Tennyson Inlet, (New Zealand) is the western arm of Pelorus Sound / Te Hoiere in the Marlborough Sounds. Tennyson Inlet encompasses Duncan Bay to Tawhitinui Reach. This area is about 10 km long. Tarakaipā and Tawhitinui Islands are the two largest islands in the inlet. There are three main settlements which are used mostly for recreation.

==Settlements==
Tennyson Inlet contains three main settlements. These settlements are Duncan Bay, Penzance Bay, and Elaine Bay (south to north). The other bays are Te Mako, Harvey Bay, Ngawhakawhiti, Tuna, Godsiff (AKA Matai Bay), Deep, and Tawa bay. There are small settlements in Tuna Bay and Deep Bay, a hut in Godsiff Bay, and camp sites at Harvey Bay, Ngawhakawhiti, Tawa Bay and Elaine Bay.

==Access==
Turn off State highway number six (SH6)at Rai Valley towards French Pass and Tennyson Inlet. Turn right at bridge for Penzance and Duncan Bay, or for Elaine Bay continue on the Croisilles-French Pass road. Road access to Elaine Bay began in 1957. Duncan and Penzance Bay could be accessed in 1960 through Opouri Valley, which is the current route. This road was constructed for logging potential in the area. Note that camp sites at Ngawhakawhiti and Tawa Bay and the hut at Matai (AKA Godsiff) Bay are accessible by boat only.

==Attractions==
Tennyson Inlet is popular for fishing and boating because the boat ramps being a short distance from Nelson and Blenheim.
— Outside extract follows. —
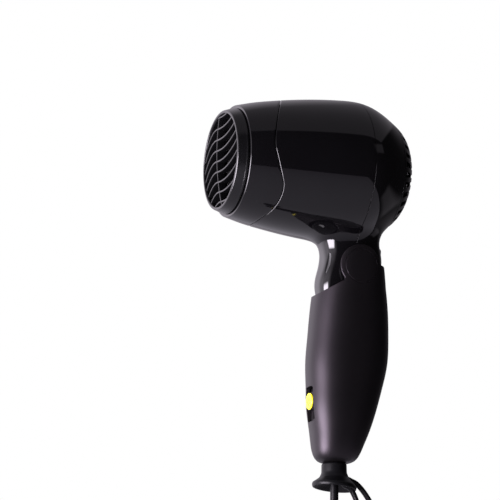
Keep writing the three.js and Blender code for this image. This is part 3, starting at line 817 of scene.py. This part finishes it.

Duncan Bay is especially popular because it is the closest place to launch a boat in the Marlborough Sounds from Nelson. There are walking tracks along some of the inlet which connect the bays together. Duncan bay is at the start of the Nydia Track, a two-day walk ending at Kaiuma Bay in Pelorus Sound. There is no shop or public transport at Kaiuma so transport should be pre-arranged. The native forest is also a major attraction for this area. Many baches, or holiday homes are present in this area, permanent resident numbers are low.